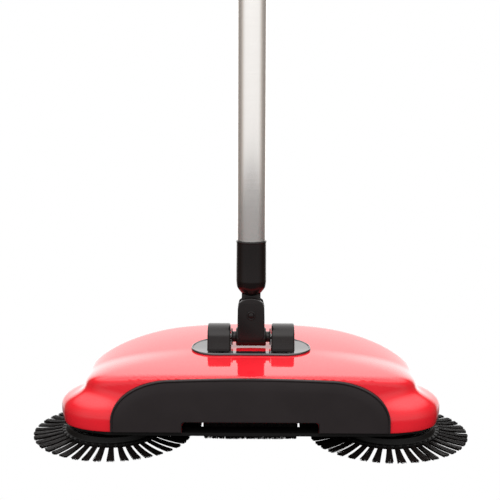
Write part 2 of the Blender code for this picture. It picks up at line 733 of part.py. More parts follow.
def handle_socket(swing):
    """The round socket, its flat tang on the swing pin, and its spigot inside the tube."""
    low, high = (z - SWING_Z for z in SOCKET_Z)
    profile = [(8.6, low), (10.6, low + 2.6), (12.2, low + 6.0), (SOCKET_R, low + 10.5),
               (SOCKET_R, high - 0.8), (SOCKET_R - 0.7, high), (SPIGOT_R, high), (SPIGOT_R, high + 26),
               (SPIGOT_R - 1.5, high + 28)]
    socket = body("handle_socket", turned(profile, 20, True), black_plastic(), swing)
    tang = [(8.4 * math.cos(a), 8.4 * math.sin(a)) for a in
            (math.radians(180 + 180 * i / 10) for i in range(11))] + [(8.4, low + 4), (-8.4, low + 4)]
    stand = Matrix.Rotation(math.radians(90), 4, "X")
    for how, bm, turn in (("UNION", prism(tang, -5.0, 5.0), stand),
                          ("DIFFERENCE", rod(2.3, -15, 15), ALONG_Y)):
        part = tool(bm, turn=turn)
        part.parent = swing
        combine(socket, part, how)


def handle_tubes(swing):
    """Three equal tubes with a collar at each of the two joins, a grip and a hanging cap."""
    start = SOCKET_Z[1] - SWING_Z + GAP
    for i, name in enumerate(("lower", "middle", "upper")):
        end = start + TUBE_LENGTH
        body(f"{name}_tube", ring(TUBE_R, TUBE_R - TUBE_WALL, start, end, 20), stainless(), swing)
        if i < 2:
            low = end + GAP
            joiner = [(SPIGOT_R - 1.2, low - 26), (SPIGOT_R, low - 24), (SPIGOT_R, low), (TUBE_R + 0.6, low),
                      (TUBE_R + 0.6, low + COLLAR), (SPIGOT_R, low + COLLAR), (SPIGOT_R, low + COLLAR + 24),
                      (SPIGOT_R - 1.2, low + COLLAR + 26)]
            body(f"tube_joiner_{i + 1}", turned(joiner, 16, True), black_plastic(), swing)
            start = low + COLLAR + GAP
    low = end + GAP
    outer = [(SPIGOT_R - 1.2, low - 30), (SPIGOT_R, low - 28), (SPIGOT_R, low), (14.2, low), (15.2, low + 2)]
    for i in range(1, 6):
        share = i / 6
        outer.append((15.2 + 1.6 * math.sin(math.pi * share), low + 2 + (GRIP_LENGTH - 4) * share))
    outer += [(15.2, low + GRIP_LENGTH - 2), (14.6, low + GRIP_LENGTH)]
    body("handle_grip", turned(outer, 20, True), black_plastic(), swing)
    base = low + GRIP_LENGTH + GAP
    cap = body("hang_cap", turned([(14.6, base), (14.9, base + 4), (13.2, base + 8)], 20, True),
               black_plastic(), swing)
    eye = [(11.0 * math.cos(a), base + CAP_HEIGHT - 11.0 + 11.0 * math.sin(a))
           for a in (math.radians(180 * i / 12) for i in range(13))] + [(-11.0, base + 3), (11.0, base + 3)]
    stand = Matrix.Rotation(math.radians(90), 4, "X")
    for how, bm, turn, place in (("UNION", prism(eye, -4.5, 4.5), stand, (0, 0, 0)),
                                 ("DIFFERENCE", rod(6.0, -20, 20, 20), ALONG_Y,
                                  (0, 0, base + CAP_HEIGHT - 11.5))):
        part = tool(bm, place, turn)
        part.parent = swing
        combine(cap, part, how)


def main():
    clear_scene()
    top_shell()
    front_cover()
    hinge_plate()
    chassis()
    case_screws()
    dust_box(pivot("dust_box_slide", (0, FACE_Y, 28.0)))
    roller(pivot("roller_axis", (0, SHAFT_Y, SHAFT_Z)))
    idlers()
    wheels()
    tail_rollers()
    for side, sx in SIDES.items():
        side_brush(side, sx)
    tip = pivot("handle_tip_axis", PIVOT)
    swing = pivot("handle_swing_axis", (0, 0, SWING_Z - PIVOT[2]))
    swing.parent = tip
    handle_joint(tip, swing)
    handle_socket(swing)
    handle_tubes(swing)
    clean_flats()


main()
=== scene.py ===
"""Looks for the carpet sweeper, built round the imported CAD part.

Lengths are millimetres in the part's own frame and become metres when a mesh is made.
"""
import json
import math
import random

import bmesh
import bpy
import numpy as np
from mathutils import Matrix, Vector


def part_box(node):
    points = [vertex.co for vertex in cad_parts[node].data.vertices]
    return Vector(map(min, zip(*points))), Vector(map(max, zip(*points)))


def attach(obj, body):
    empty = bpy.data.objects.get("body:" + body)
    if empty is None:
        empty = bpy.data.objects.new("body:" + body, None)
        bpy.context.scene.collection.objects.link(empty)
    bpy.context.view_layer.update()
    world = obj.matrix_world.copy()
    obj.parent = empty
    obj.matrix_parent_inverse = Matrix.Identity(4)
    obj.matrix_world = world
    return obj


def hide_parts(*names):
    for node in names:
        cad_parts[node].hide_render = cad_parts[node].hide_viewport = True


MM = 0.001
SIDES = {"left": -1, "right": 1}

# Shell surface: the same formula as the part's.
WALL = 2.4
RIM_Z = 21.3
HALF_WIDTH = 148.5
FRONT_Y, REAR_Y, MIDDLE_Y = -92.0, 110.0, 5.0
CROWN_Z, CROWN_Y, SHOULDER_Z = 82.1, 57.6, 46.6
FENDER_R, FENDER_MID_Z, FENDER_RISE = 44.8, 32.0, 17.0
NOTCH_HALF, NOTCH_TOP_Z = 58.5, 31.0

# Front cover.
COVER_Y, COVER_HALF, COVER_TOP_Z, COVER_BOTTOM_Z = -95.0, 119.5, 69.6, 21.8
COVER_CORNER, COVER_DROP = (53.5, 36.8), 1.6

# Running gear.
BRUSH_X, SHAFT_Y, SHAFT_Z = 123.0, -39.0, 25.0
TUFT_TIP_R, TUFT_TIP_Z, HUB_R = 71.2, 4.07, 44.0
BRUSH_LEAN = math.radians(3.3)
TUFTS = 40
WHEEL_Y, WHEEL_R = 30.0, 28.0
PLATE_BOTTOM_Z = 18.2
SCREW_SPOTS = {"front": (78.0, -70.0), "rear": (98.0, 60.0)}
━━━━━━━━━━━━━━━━
> _Exercise objective_
Print only the run of lines that begins with the line containing "for side, sx" and ends with the line containing "if empty is", both included, exactly as they read.

> _Reply to the exercise_
    for side, sx in SIDES.items():
        side_brush(side, sx)
    tip = pivot("handle_tip_axis", PIVOT)
    swing = pivot("handle_swing_axis", (0, 0, SWING_Z - PIVOT[2]))
    swing.parent = tip
    handle_joint(tip, swing)
    handle_socket(swing)
    handle_tubes(swing)
    clean_flats()


main()
=== scene.py ===
"""Looks for the carpet sweeper, built round the imported CAD part.

Lengths are millimetres in the part's own frame and become metres when a mesh is made.
"""
import json
import math
import random

import bmesh
import bpy
import numpy as np
from mathutils import Matrix, Vector


def part_box(node):
    points = [vertex.co for vertex in cad_parts[node].data.vertices]
    return Vector(map(min, zip(*points))), Vector(map(max, zip(*points)))


def attach(obj, body):
    empty = bpy.data.objects.get("body:" + body)
    if empty is None:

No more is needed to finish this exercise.